YOUR OBJECTIVE
Copy each line exactly. Leave nothing out.

--- DATA FOR THIS TASK ---

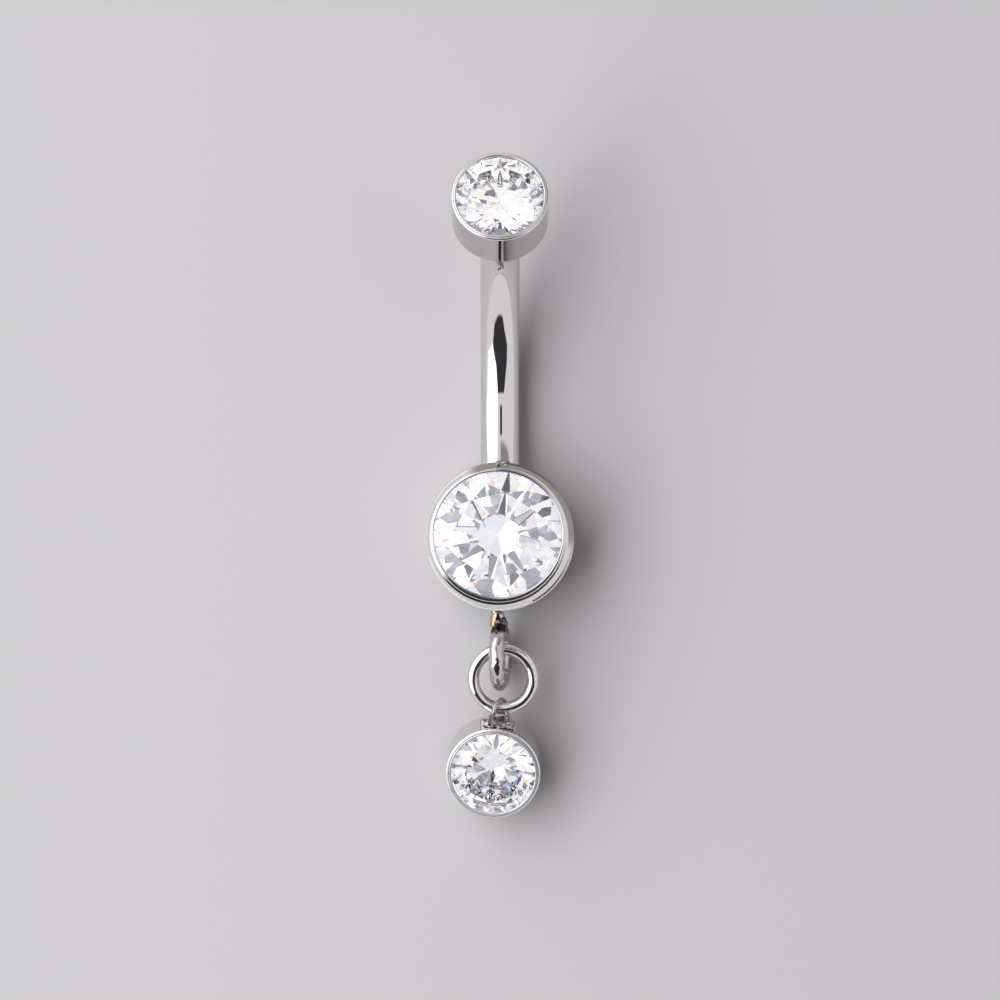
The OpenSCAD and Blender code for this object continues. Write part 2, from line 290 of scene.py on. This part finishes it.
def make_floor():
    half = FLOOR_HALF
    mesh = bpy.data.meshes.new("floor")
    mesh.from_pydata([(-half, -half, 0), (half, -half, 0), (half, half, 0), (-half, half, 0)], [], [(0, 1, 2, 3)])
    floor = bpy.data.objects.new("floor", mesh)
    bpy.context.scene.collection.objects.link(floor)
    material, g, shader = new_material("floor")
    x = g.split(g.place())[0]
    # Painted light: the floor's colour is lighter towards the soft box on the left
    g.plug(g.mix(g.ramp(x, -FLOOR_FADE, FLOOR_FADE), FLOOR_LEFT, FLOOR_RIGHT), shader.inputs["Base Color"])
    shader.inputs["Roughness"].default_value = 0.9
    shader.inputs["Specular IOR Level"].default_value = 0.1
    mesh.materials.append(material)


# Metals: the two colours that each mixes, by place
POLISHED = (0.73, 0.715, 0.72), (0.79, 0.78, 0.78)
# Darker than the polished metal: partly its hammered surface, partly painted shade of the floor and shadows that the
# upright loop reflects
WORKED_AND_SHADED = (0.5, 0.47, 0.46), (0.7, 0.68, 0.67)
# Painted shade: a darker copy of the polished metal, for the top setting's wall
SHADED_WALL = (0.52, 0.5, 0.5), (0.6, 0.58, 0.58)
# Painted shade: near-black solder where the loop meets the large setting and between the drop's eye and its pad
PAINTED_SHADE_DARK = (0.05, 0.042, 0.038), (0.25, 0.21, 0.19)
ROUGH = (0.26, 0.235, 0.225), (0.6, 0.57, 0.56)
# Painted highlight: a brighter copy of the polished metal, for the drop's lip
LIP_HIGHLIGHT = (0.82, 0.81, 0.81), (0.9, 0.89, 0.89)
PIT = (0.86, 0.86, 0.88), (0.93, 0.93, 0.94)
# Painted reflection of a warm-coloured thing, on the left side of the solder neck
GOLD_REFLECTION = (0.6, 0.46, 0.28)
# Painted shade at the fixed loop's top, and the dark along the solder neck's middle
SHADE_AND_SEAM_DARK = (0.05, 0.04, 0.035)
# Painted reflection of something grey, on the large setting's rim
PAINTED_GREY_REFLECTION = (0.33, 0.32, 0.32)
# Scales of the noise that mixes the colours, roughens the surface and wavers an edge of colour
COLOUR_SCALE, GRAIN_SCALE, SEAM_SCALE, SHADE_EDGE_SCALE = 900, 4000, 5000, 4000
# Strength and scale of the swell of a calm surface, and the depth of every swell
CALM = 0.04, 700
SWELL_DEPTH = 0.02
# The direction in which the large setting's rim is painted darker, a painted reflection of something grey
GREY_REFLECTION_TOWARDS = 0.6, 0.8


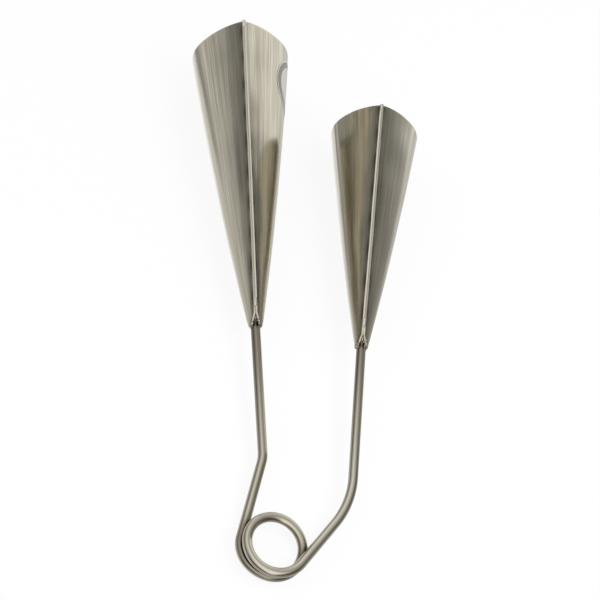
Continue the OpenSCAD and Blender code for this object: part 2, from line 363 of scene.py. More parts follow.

---

RESPONSE TO THE TASK
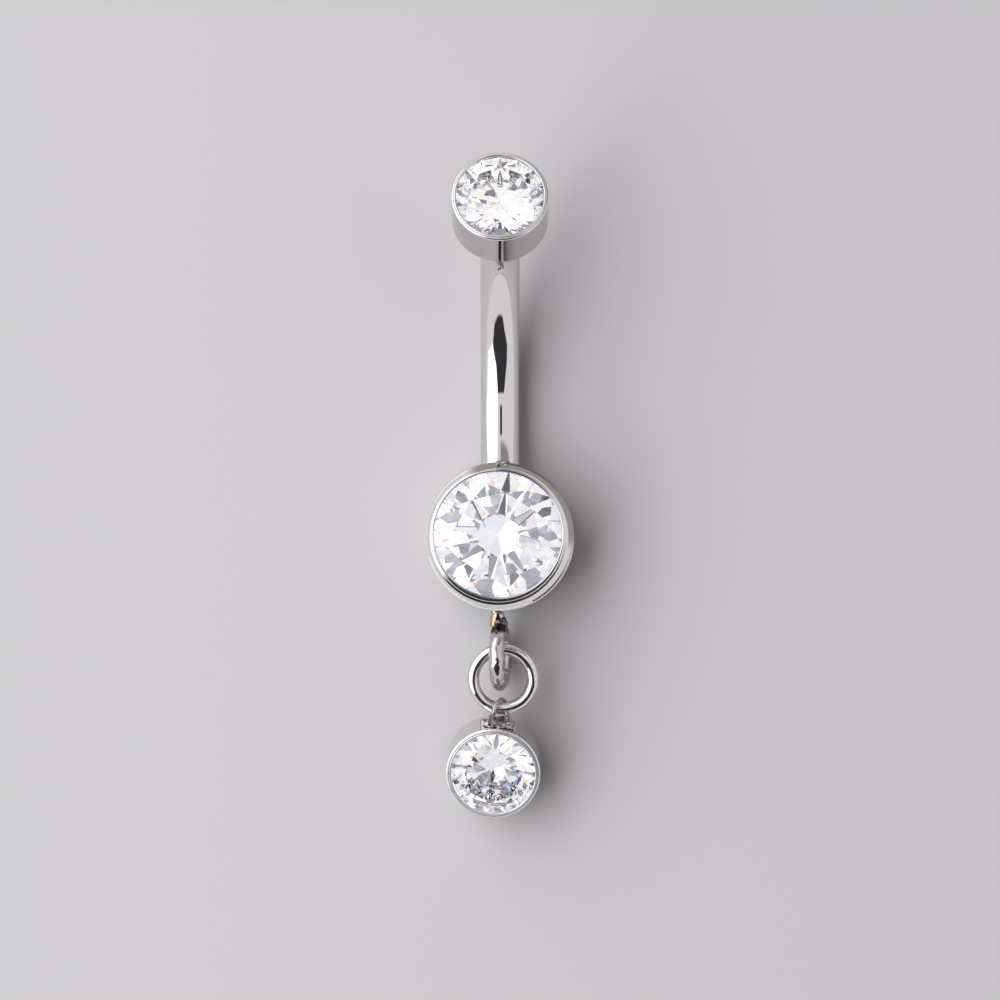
The OpenSCAD and Blender code for this object continues. Write part 2, from line 290 of scene.py on. This part finishes it.
def make_floor():
    half = FLOOR_HALF
    mesh = bpy.data.meshes.new("floor")
    mesh.from_pydata([(-half, -half, 0), (half, -half, 0), (half, half, 0), (-half, half, 0)], [], [(0, 1, 2, 3)])
    floor = bpy.data.objects.new("floor", mesh)
    bpy.context.scene.collection.objects.link(floor)
    material, g, shader = new_material("floor")
    x = g.split(g.place())[0]
    # Painted light: the floor's colour is lighter towards the soft box on the left
    g.plug(g.mix(g.ramp(x, -FLOOR_FADE, FLOOR_FADE), FLOOR_LEFT, FLOOR_RIGHT), shader.inputs["Base Color"])
    shader.inputs["Roughness"].default_value = 0.9
    shader.inputs["Specular IOR Level"].default_value = 0.1
    mesh.materials.append(material)


# Metals: the two colours that each mixes, by place
POLISHED = (0.73, 0.715, 0.72), (0.79, 0.78, 0.78)
# Darker than the polished metal: partly its hammered surface, partly painted shade of the floor and shadows that the
# upright loop reflects
WORKED_AND_SHADED = (0.5, 0.47, 0.46), (0.7, 0.68, 0.67)
# Painted shade: a darker copy of the polished metal, for the top setting's wall
SHADED_WALL = (0.52, 0.5, 0.5), (0.6, 0.58, 0.58)
# Painted shade: near-black solder where the loop meets the large setting and between the drop's eye and its pad
PAINTED_SHADE_DARK = (0.05, 0.042, 0.038), (0.25, 0.21, 0.19)
ROUGH = (0.26, 0.235, 0.225), (0.6, 0.57, 0.56)
# Painted highlight: a brighter copy of the polished metal, for the drop's lip
LIP_HIGHLIGHT = (0.82, 0.81, 0.81), (0.9, 0.89, 0.89)
PIT = (0.86, 0.86, 0.88), (0.93, 0.93, 0.94)
# Painted reflection of a warm-coloured thing, on the left side of the solder neck
GOLD_REFLECTION = (0.6, 0.46, 0.28)
# Painted shade at the fixed loop's top, and the dark along the solder neck's middle
SHADE_AND_SEAM_DARK = (0.05, 0.04, 0.035)
# Painted reflection of something grey, on the large setting's rim
PAINTED_GREY_REFLECTION = (0.33, 0.32, 0.32)
# Scales of the noise that mixes the colours, roughens the surface and wavers an edge of colour
COLOUR_SCALE, GRAIN_SCALE, SEAM_SCALE, SHADE_EDGE_SCALE = 900, 4000, 5000, 4000
# Strength and scale of the swell of a calm surface, and the depth of every swell
CALM = 0.04, 700
SWELL_DEPTH = 0.02
# The direction in which the large setting's rim is painted darker, a painted reflection of something grey
GREY_REFLECTION_TOWARDS = 0.6, 0.8


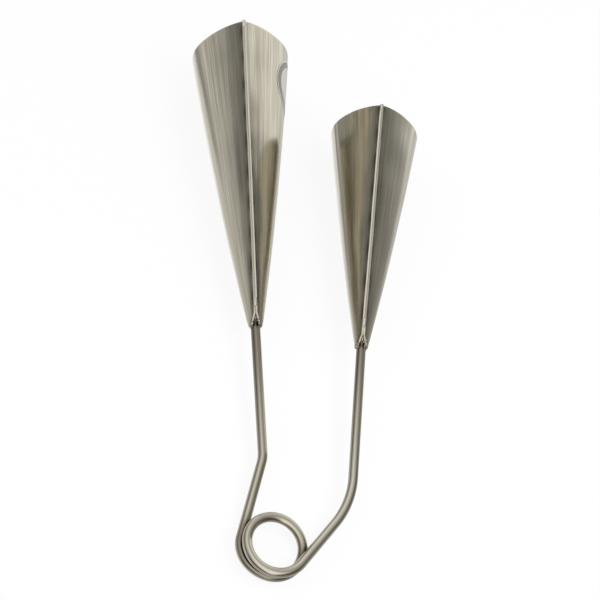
Continue the OpenSCAD and Blender code for this object: part 2, from line 363 of scene.py. More parts follow.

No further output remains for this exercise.